There also, of course, the problem of mining the materials in the first place. Mining is destructive, and we still only have so much raw material to build batteries - battery recycling helps, but if everyone is driving an EV with 60+ kilowatt-hour batteries, it’s still a huge amount of raw material to mine in short order. Those batteries still need to be replaced over time, as well, and batteries make up the BULK cost of an EV, to where it almost makes more sense to buy a new one (even a gently used one) than to pay for a totally new battery. Especially in a day and age where EVs are improving at a breakneck pace.

Due to this rapid development of EV personal vehicles, I just can’t really recommend them being the way of transit. Let alone the fact that all it does is trade one problem for another, while avoiding the problem of “one more lane” and constantly new road infrastructure that’s needed to support more and more vehicles on the roads and highways. The solution to that is public transit, to nobody’s surprise.

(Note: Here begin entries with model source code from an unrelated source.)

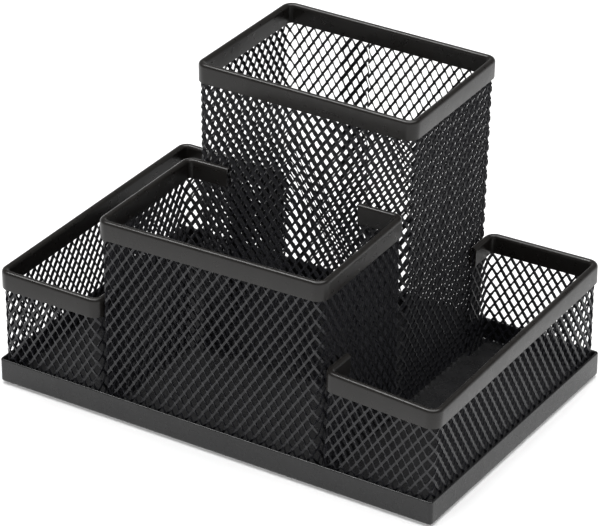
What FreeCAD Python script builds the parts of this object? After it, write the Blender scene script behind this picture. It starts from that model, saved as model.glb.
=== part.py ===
import FreeCAD, Part
import Sketcher
import math
import os

# Four-compartment desk organizer in powder-coated steel mesh: a pressed base pan, four walls of
# expanded mesh, a folded channel over the top edge of each wall, and four thin pads underneath.
# Plan positions run from the base pan's front left corner; levels run from the desk upwards.

os.makedirs("parts", exist_ok=True)
doc = FreeCAD.newDocument("desk_organizer")

SIZES = {
    # base pan
    "base_width": 155.0,
    "base_depth": 103.0,
    "pan_height": 8.0,
    "pan_sheet": 0.4,
    "hem_height": 3.0,
    "pan_corner": 1.2,
    "pan_edge": 0.9,
    # pads
    "pad_height": 0.8,
    "pad_radius": 4.0,
    "pad_inset": 11.0,
    # mesh and the channel folded over it
    "mesh_thick": 1.0,
    "channel_sheet": 0.5,
    "channel_ease": 0.15,
    "channel_height": 6.4,
    "wall_corner": 2.6,
    # compartments, measured to the middle of each wall
    "wall_inset": 1.4,
    "tall_left": 41.85,
    "tall_right": 113.5,
    "tall_front": 50.55,
    "tall_top": 100.8,
    "cup_left": 38.8,
    "cup_right": 114.8,
    "cup_top": 69.2,
    "tray_top": 40.2,
    # turned ends, and the small gap at each welded joint
    "cup_tab": 12.0,
    "tray_tab": 9.2,
    "weld_gap": 0.1,
    "tab_ease": 0.35,
    # how far corners have moved from upright where the wall ends at the top
    "tall_front_lean": 3.75,
    "tall_back_lean": 2.25,
    "cup_lean": 1.8,
    "tray_joint_lean": 1.85,
    "tray_front_lean_x": 2.3,
    "tray_front_lean_y": 1.2,
    "tray_back_lean_x": 0.65,
    "tray_back_lean_y": 1.4,
    # keeps every sketch point on the positive side of its origin, and cutters past their work
    "margin": 10.0,
    "overcut": 1.0,
    "gap_reach": 5.0,
}

sheet = doc.addObject("Spreadsheet::Sheet", "sizes")
for row, (alias, value) in enumerate(SIZES.items(), start=1):
    sheet.set(f"A{row}", alias)
    sheet.set(f"B{row}", str(value))
    sheet.setAlias(f"B{row}", alias)
doc.recompute()

# Derived sizes, as expressions over the sheet
FLOOR = "(sizes.pad_height + sizes.pan_sheet)"
UNDER_FLOOR = f"({FLOOR} - sizes.overcut)"
PAN_TOP = "(sizes.pad_height + sizes.pan_height)"
PAN_LEVELS = (UNDER_FLOOR, FLOOR, PAN_TOP)
MESH_HALF = "(sizes.mesh_thick / 2)"
SLOT_HALF = "(sizes.mesh_thick / 2 + sizes.channel_ease)"
RIM_HALF = "(sizes.mesh_thick / 2 + sizes.channel_ease + sizes.channel_sheet)"
NEIGHBOUR = f"({RIM_HALF} + {MESH_HALF} + sizes.weld_gap)"
FRONT = "sizes.wall_inset"
BACK = "(sizes.base_depth - sizes.wall_inset)"
RIGHT = "(sizes.base_width - sizes.wall_inset)"
CUP_BACK = f"(sizes.tall_front - {NEIGHBOUR})"
TRAY_RISE = f"(sizes.tray_top - {PAN_TOP})"
CUP_SHARE = f"({TRAY_RISE} / (sizes.cup_top - {PAN_TOP}))"
TALL_SHARE = f"({TRAY_RISE} / (sizes.tall_top - {PAN_TOP}))"
MIDDLE_X = f"(({RIGHT} + sizes.tray_front_lean_x + {RIM_HALF}) / 2)"
MIDDLE_Y = f"((({FRONT} - sizes.tray_front_lean_y) + ({BACK} + sizes.tray_back_lean_y)) / 2)"

# Each wall: its top level, then the front left, front right, back right and back left corners.
# A corner is its plan position inside the pan and its lean in x and y at the top.
TALL_CUP = {
    "top": "sizes.tall_top",
    "corners": [
        ("sizes.tall_left", "sizes.tall_front", "0", "0"),
        ("sizes.tall_right", "sizes.tall_front", "sizes.tall_front_lean", "0"),
        ("sizes.tall_right", BACK, "sizes.tall_back_lean", "0"),
        ("sizes.tall_left", BACK, "0", "0"),
    ],
}
FRONT_CUP = {
    "top": "sizes.cup_top",
    "corners": [
        ("sizes.cup_left", FRONT, "0", "0"),
        ("sizes.cup_right", FRONT, "sizes.cup_lean", "0"),
        ("sizes.cup_right", CUP_BACK, "0", "0"),
        ("sizes.cup_left", CUP_BACK, "0", "0"),
    ],
}
LEFT_TRAY = {
    "top": "sizes.tray_top",
    "corners": [
        (FRONT, FRONT, "0", "0"),
        (f"(sizes.cup_left - {NEIGHBOUR} - sizes.tab_ease)", FRONT, "0", "0"),
        (f"(sizes.tall_left - {NEIGHBOUR})", BACK, "0", "0"),
        (FRONT, BACK, "0", "0"),
    ],
}
RIGHT_TRAY = {
    "top": "sizes.tray_top",
    "corners": [
        (f"(sizes.cup_right + {NEIGHBOUR})", FRONT, f"(sizes.cup_lean * {CUP_SHARE})",
         "sizes.tray_joint_lean"),
        (RIGHT, FRONT, "sizes.tray_front_lean_x", "(-sizes.tray_front_lean_y)"),
        (RIGHT, BACK, "(-sizes.tray_back_lean_x)", "sizes.tray_back_lean_y"),
        (f"(sizes.tall_right + {NEIGHBOUR} + sizes.tab_ease)", BACK,
         f"(sizes.tall_back_lean * {TALL_SHARE})", "0"),
    ],
}
OUTWARD = [(-1, -1), (1, -1), (1, 1), (-1, 1)]


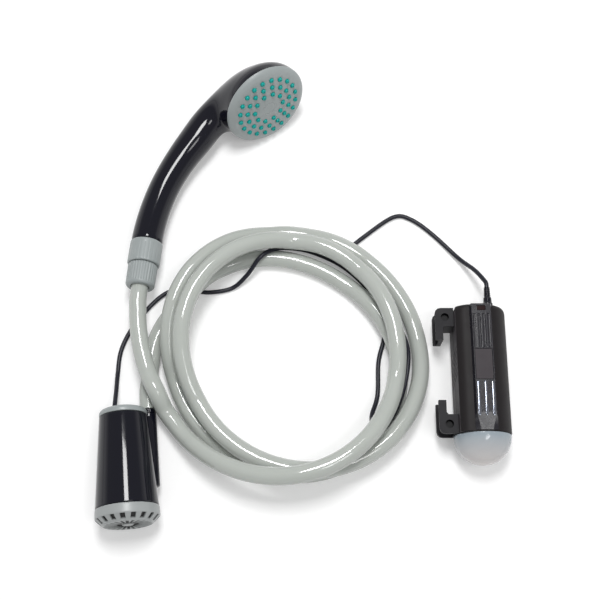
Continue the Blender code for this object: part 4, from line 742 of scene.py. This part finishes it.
def makeFace():
    # A crowned disc with a rolled rim, turned. A moat sinks round every nozzle, and a groove round the cap.
    sizes = face
    full, back, height = sizes["radius"], sizes["back"], sizes["height"]
    crown = np.linspace(0, sizes["crownShare"], 90) * full
    rim = [(share * full, rise * height) for share, rise in sizes["rim"]]
    corners = [(crown[-1], faceHeight(crown[-1])), *rim, (full, -back / 2),
               (full - sizes["rimBevel"], -back), (0.90 * full, -back)]
    profile = np.concatenate((np.column_stack((crown, faceHeight(crown)))[:-1],
                              rounded(corners, sizes["rimFillet"], 6), [(0.0, -back)]))
    angle = np.linspace(0, math.tau, 361)[None, :]
    x, y = polar(profile[:, 0:1], angle)
    top = np.arange(len(profile))[:, None] < len(crown)
    fromGroove = np.abs(np.hypot(x, y) - sizes["cap"])
    groove = bump(fromGroove, -1, sizes["capGrooveHalf"], sizes["capGrooveSoft"])
    z = profile[:, 1:2] - top * sizes["capGroove"] * groove
    for placeX, placeY in nozzlePlaces():
        away = np.hypot(x - placeX, y - placeY)
        z -= top * sizes["moat"] * bump(away, -1, sizes["nozzle"] + sizes["moatWidth"], sizes["moatSoft"])
    plate = ringMesh("facePlate", headFrame, x, y, z, 50)
    dress(plate, "handset", "light_grey_plastic", "face_plate", "centre_cap", "face_screw")


def makeNozzles():
    # One nub's profile turned at every place at once: a soft cone with a rounded tip and a hole in it
    radius, tip, bottom = face["nozzle"], face["standout"], face["standout"] - face["nozzleHoleDepth"]
    corners = ((radius + 0.0001, -face["nozzleRoot"]), (radius, 0.0), (radius * 0.90, tip * 0.6),
               (radius * 0.60, tip), (face["nozzleMouth"], tip), (face["nozzleHole"], bottom), (0.0, bottom))
    profile = rounded(corners, face["nozzleFillet"], 4)
    angle = np.linspace(0, math.tau, 21)
    places = nozzlePlaces()
    x = places[:, None, None, 0] + profile[None, :, None, 0] * np.cos(angle)
    y = places[:, None, None, 1] + profile[None, :, None, 0] * np.sin(angle)
    z = faceHeight(np.linalg.norm(places, axis=1))[:, None, None] + profile[None, :, None, 1]
    points = np.stack(np.broadcast_arrays(x, y, z), axis=-1)
    points[:, :, -1] = points[:, :, 0]
    mesh = bpy.data.meshes.new("nozzles")
    index = np.arange(points[..., 0].size).reshape(points.shape[:3])
    mesh.from_pydata(inWorld(headFrame, points).reshape(-1, 3).tolist(), [], quads(index).tolist())
    dress(closed("nozzles", mesh, 50), "handset", "teal_rubber", "nozzle_mat")


makeFace()
makeNozzles()
print("shower head's face made")

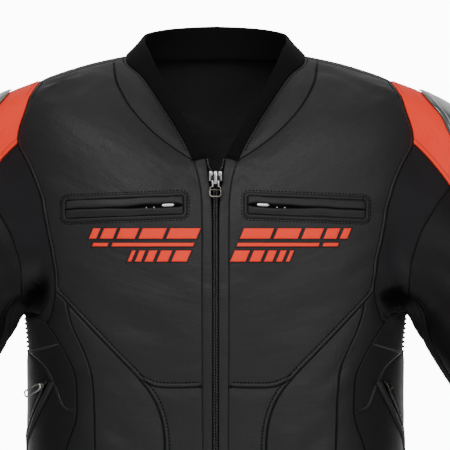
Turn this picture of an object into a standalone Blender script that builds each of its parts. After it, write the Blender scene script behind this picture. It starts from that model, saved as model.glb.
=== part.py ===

Even a battery-powered bus can transport way more people than the equivalent number of EV’s, plus an aged battery could be straight-up used for general battery backup storage with some re-design efforts from the existing cells. Light rail, trolleys, and even commuter rail would massively benefit from being electrified. Any form of long-distance rail - medium or high-speed - needs to be electrified as well in some way, shape, or form. Most engines are diesel electric hybrids, which is a start, but full electrification of passenger trains would be huge, and be a massive improvement from everyone just owning EV’s and having thousands and thousands of fast-charging stations dotting highways nationwide.

Closing off

The moral of the story is… well, there isn’t one. I don’t really have a neat and tidy way to clean this up since it’s a disjoint ramble about some stuff that should make electrification easier, as well as what I plan on personally doing should I have the money to both own a home, and make those kinds of upgrades. I just needed to get this off my chest and into one addendum piece so it’s all in one place and I can hopefully just reference to this later down the line.

Thanks for reading this far, I guess.